▸ **Task directions**:
Return the complete listing that follows, with each line reproduced exactly.
--- START OF Entries supplied ---
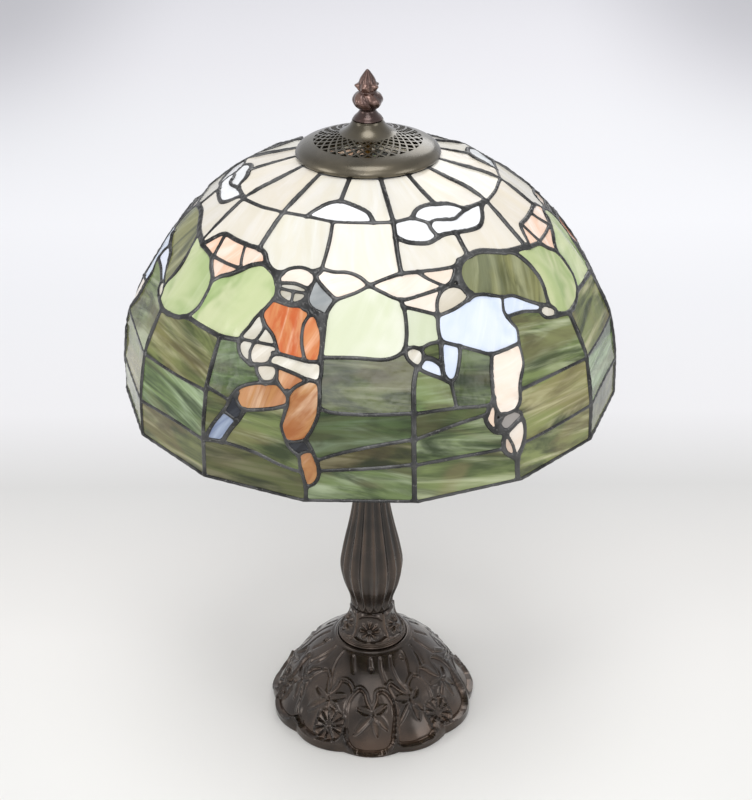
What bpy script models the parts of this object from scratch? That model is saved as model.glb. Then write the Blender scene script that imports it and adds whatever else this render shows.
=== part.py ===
"""Stained glass table lamp: a leaded dome shade of fifteen bent gores on a cast lily-pad foot.

Metres, +Z up. The origin is the centre of the felt pad's underside, on the table.
Angles round the lamp are turns from the front (-Y), growing towards the right (+X).
"""

import math

import bmesh
import bpy
from mathutils import Matrix, Vector

# Driving dimensions -------------------------------------------------------------------

TABLE_GAP = 0.0006  # the cast rim hangs this far above the table, so the felt carries the lamp
FIT = 0.0003  # clearance between neighbouring pieces

PAD_RADIUS = 0.084
PAD_THICKNESS = 0.002

FOOT_RADIUS = 0.0925
FOOT_HEIGHT = 0.0685
FOOT_WALL = 0.004
FOOT_LOBES = 15
LOBE_DEPTH = 0.0028
INLET_HEIGHT = 0.012
INLET_RADIUS = 0.0046

PIPE_RADIUS = 0.005
BORE_RADIUS = 0.0056
PIPE_BOTTOM = 0.0034
NUT_Z = 0.0046
WASHER_Z = 0.0099
WEIGHT_Z = 0.012
WEIGHT_TOP = 0.024
WEIGHT_RADIUS = 0.072

COLLAR_BASE = 0.0700
VASE_BASE = 0.1016
VASE_TOP = 0.2960
VASE_RADIUS = 0.0281
FLUTES = 16
FLUTE_DEPTH = 0.06  # share of the radius
FLUTE_PHASE = math.radians(5)

CLUSTER_Z = 0.330
CLUSTER_RADIUS = 0.020
SOCKET_TILT = math.radians(50)
SOCKET_RADIUS = 0.017
SOCKET_WALL = 0.0012
CHAIN_ALONG = 0.048  # where the pull chain leaves the socket, measured along the socket
CHAIN_RADIUS = 0.0012
GUIDE_BOTTOM = 0.334
CHAIN_TOP = 0.3475
CHAIN_END = 0.292

PANELS = 15
SEAM_ANGLE = math.radians(-13.95)  # the seam left of the front panel
RIM_Z = 0.330
# Height above the rim and corner radius of the dome, from the rim to the top opening.
DOME = (
    (0.0, 0.2032),
    (0.0305, 0.2024),
    (0.0690, 0.1965),
    (0.1050, 0.1795),
    (0.1400, 0.1535),
    (0.1650, 0.1270),
    (0.1850, 0.0975),
    (0.1975, 0.0550),
)
GLASS_THICKNESS = 0.0028
CAME_WIDTH = 0.0024
CAME_PROUD = 0.0006
RING_LEVEL = 0.1095  # arc length from the rim to the ring between field and sky
TOP_LEVEL = 0.2640
FIELD_BREAKS = (0.030, 0.070)
SKY_BREAKS = (0.145, 0.180, 0.217)

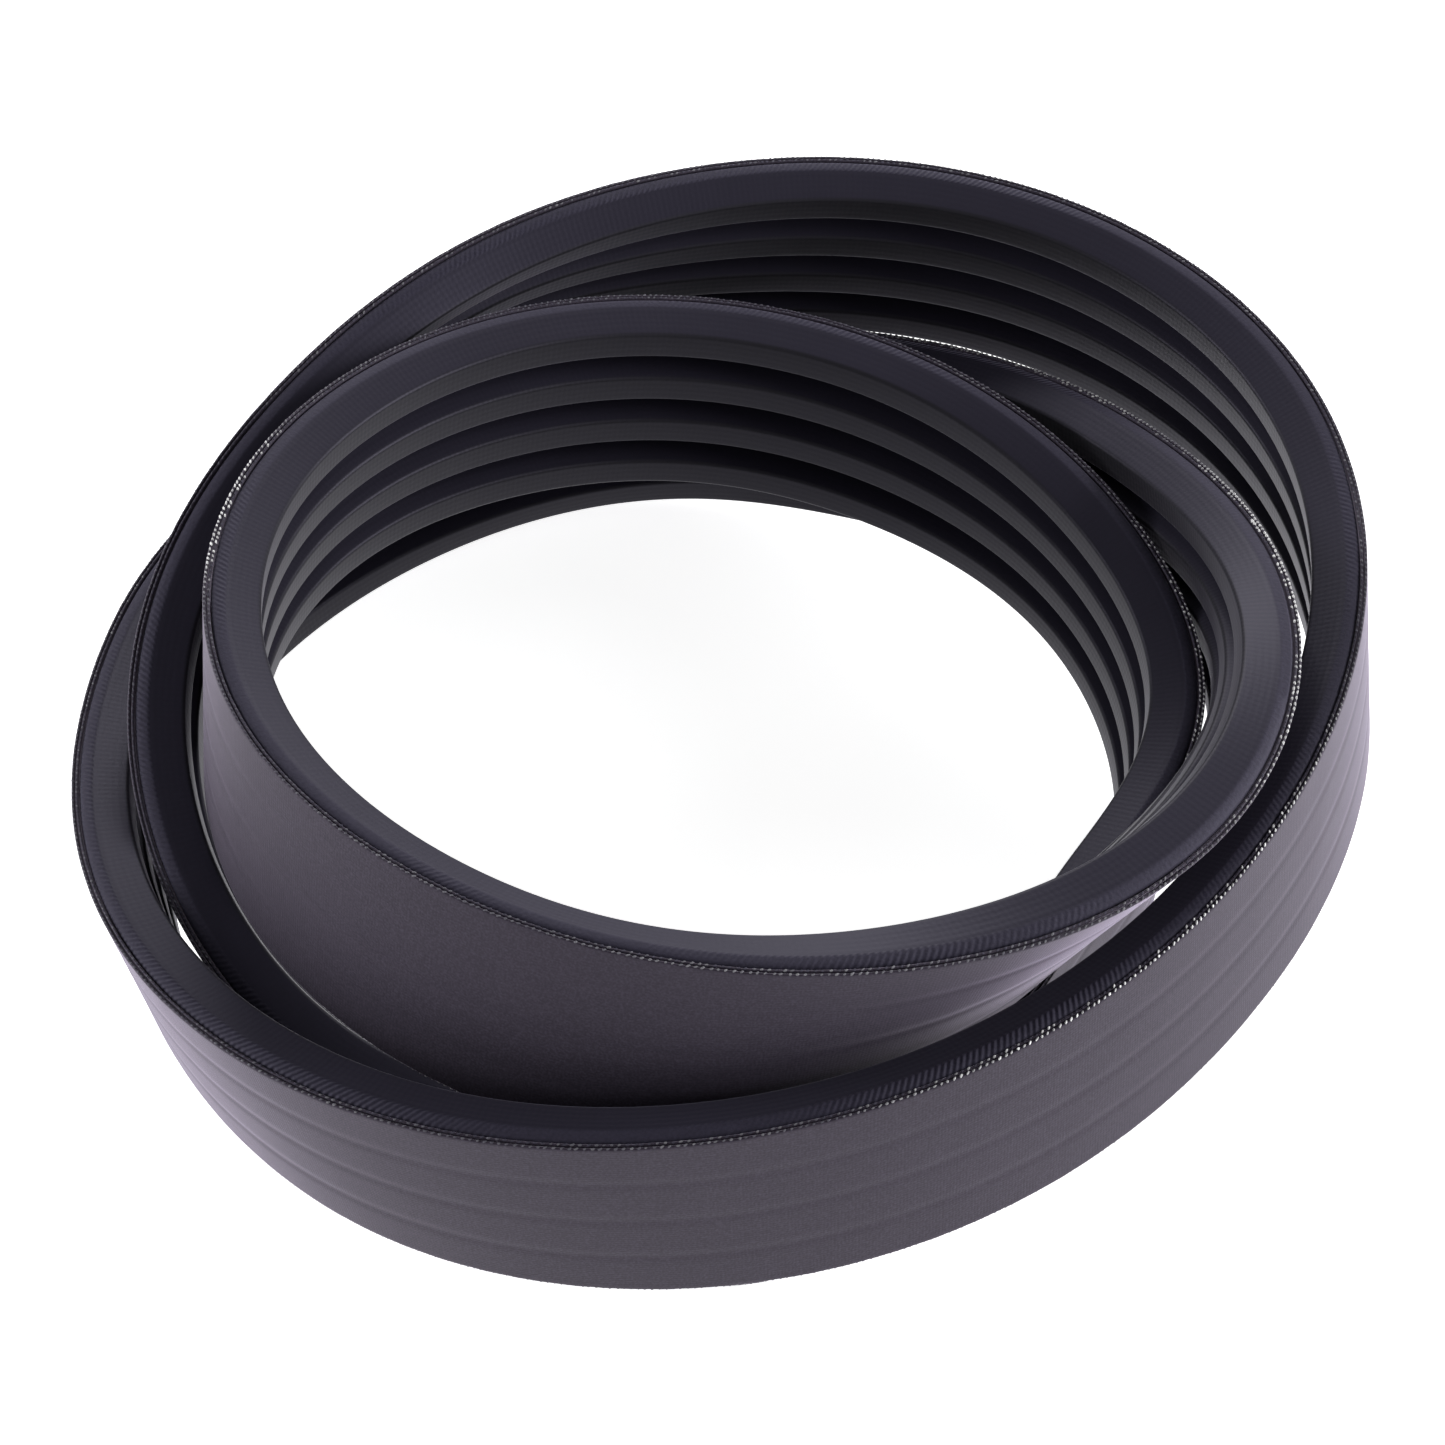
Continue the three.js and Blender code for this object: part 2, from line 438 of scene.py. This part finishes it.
--- END OF Entries supplied ---
▸ **Response to this task**:
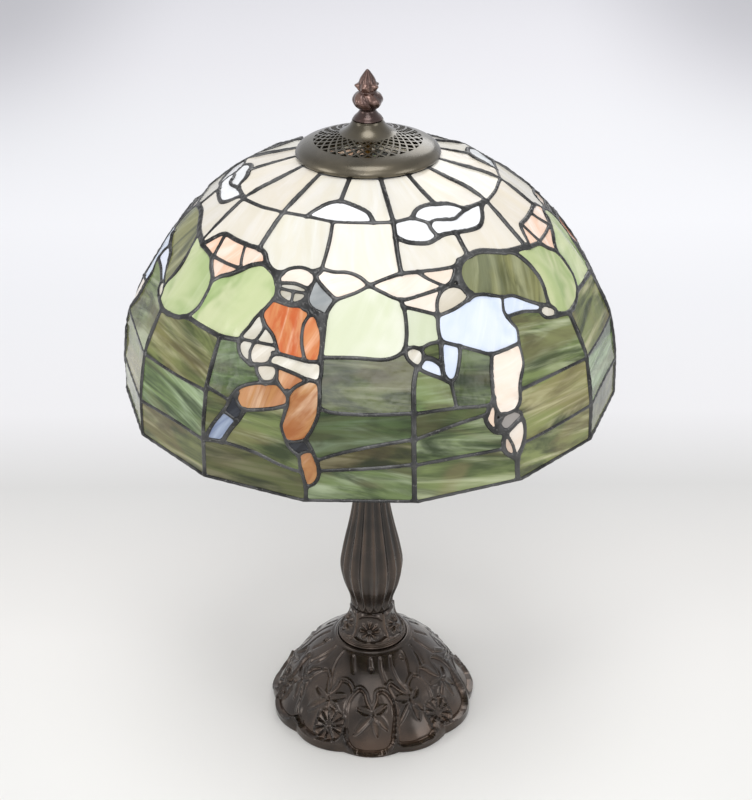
What bpy script models the parts of this object from scratch? That model is saved as model.glb. Then write the Blender scene script that imports it and adds whatever else this render shows.
=== part.py ===
"""Stained glass table lamp: a leaded dome shade of fifteen bent gores on a cast lily-pad foot.

Metres, +Z up. The origin is the centre of the felt pad's underside, on the table.
Angles round the lamp are turns from the front (-Y), growing towards the right (+X).
"""

import math

import bmesh
import bpy
from mathutils import Matrix, Vector

# Driving dimensions -------------------------------------------------------------------

TABLE_GAP = 0.0006  # the cast rim hangs this far above the table, so the felt carries the lamp
FIT = 0.0003  # clearance between neighbouring pieces

PAD_RADIUS = 0.084
PAD_THICKNESS = 0.002

FOOT_RADIUS = 0.0925
FOOT_HEIGHT = 0.0685
FOOT_WALL = 0.004
FOOT_LOBES = 15
LOBE_DEPTH = 0.0028
INLET_HEIGHT = 0.012
INLET_RADIUS = 0.0046

PIPE_RADIUS = 0.005
BORE_RADIUS = 0.0056
PIPE_BOTTOM = 0.0034
NUT_Z = 0.0046
WASHER_Z = 0.0099
WEIGHT_Z = 0.012
WEIGHT_TOP = 0.024
WEIGHT_RADIUS = 0.072

COLLAR_BASE = 0.0700
VASE_BASE = 0.1016
VASE_TOP = 0.2960
VASE_RADIUS = 0.0281
FLUTES = 16
FLUTE_DEPTH = 0.06  # share of the radius
FLUTE_PHASE = math.radians(5)

CLUSTER_Z = 0.330
CLUSTER_RADIUS = 0.020
SOCKET_TILT = math.radians(50)
SOCKET_RADIUS = 0.017
SOCKET_WALL = 0.0012
CHAIN_ALONG = 0.048  # where the pull chain leaves the socket, measured along the socket
CHAIN_RADIUS = 0.0012
GUIDE_BOTTOM = 0.334
CHAIN_TOP = 0.3475
CHAIN_END = 0.292

PANELS = 15
SEAM_ANGLE = math.radians(-13.95)  # the seam left of the front panel
RIM_Z = 0.330
# Height above the rim and corner radius of the dome, from the rim to the top opening.
DOME = (
    (0.0, 0.2032),
    (0.0305, 0.2024),
    (0.0690, 0.1965),
    (0.1050, 0.1795),
    (0.1400, 0.1535),
    (0.1650, 0.1270),
    (0.1850, 0.0975),
    (0.1975, 0.0550),
)
GLASS_THICKNESS = 0.0028
CAME_WIDTH = 0.0024
CAME_PROUD = 0.0006
RING_LEVEL = 0.1095  # arc length from the rim to the ring between field and sky
TOP_LEVEL = 0.2640
FIELD_BREAKS = (0.030, 0.070)
SKY_BREAKS = (0.145, 0.180, 0.217)

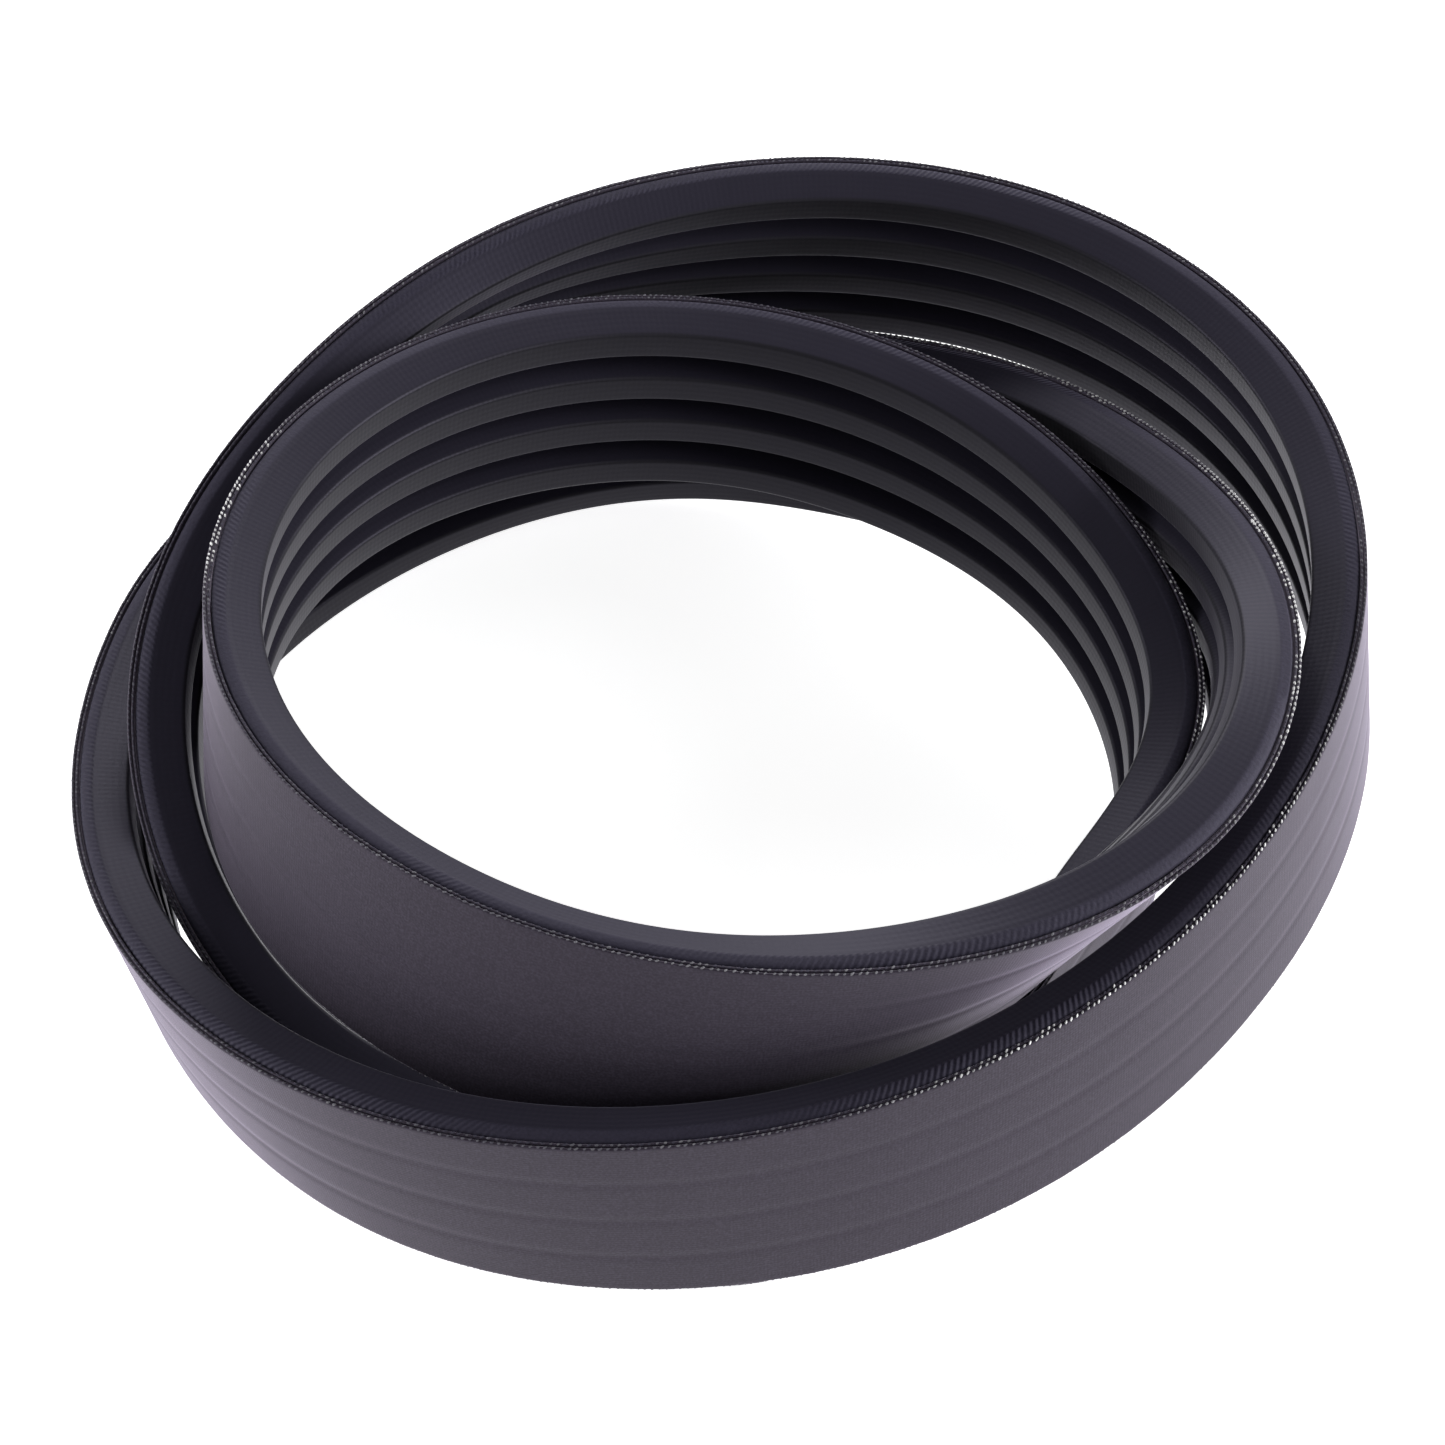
Continue the three.js and Blender code for this object: part 2, from line 438 of scene.py. This part finishes it.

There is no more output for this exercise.